FG to Complete East-West Road 2022
By Adedapo Adesanya
The federal government has announced that the East-West Road would be completed and commissioned in the first quarter of 2022.
The Minister of Niger Delta Affairs, Mr Godswill Akpabio, confirmed this at a tripartite meeting of the Presidential Amnesty Programme, Niger Delta Development Commission (NDDC), and ex-militant leaders in Okochiri, Okrika Local Government of Rivers State.
The meeting, according to the Minister, was geared towards remodelling the Amnesty Programme on how repentant militants can become entrepreneurs instead of depending on government-assisted stipends.

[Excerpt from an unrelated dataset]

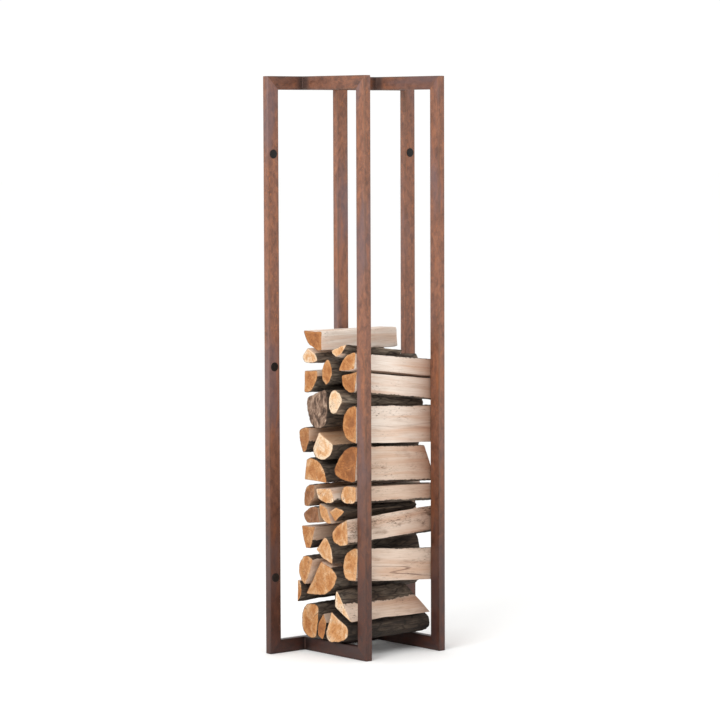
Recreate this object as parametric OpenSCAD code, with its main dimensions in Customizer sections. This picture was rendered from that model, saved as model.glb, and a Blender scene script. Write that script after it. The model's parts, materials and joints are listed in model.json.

Mr Akpabio said that the Niger Delta remains a priority in the President Muhammadu Buhari-led administration agenda, stating that contractors have been mobilised to site and by August 2021, the East-West road project would have gone far, as he has devoted three quarters of his ministry’s 2021 budget to the project.
The Minister said: “We must find ways to move the Niger Delta region forward. We are hopeful the East-West road will be completed by December. Contractors have been mobilised to site, Setraco, RCC and Giito are back on site.
“By August this year, the project must have gone far. I am also a part and parcel of the victims of East-West road, I ply that road almost daily. That’s why I went to Mr President and told him I will take over the project.
“I have devoted one-quarter of my ministry’s 2021 budget into the road. I also insisted that NDDC must make a contribution, even if it is N25 billion and also the Federal Ministry of Finance is contributing about N25 billion to make N100 billion for the completion of that road.
“I am sure that by early 2022, between February and March, we will commission the entire section of the East-West Road. The failed portions you see now, you will see them no more.”
Also speaking, the Coordinator of the Presidential Amnesty Programme, Mr Miland Dikio, disclosed that the programme has been repositioned to empower ex-agitators to be competent and efficient in their chosen fields, so as to be independent of stipends.
“We have brokered a truce with the major stakeholders. We inherited a lot of debts and we have started paying those debts sequentially from 2014 downwards.
“For students, we are also clearing backlogs of fees. There are students who had partial scholarships and we are working to ensure that such dichotomy does not exist anymore.
“For the empowerment, we want to ensure that those powered can compete for any job anywhere, not because they are from the Niger Delta, but because they are competent and qualified,” he said.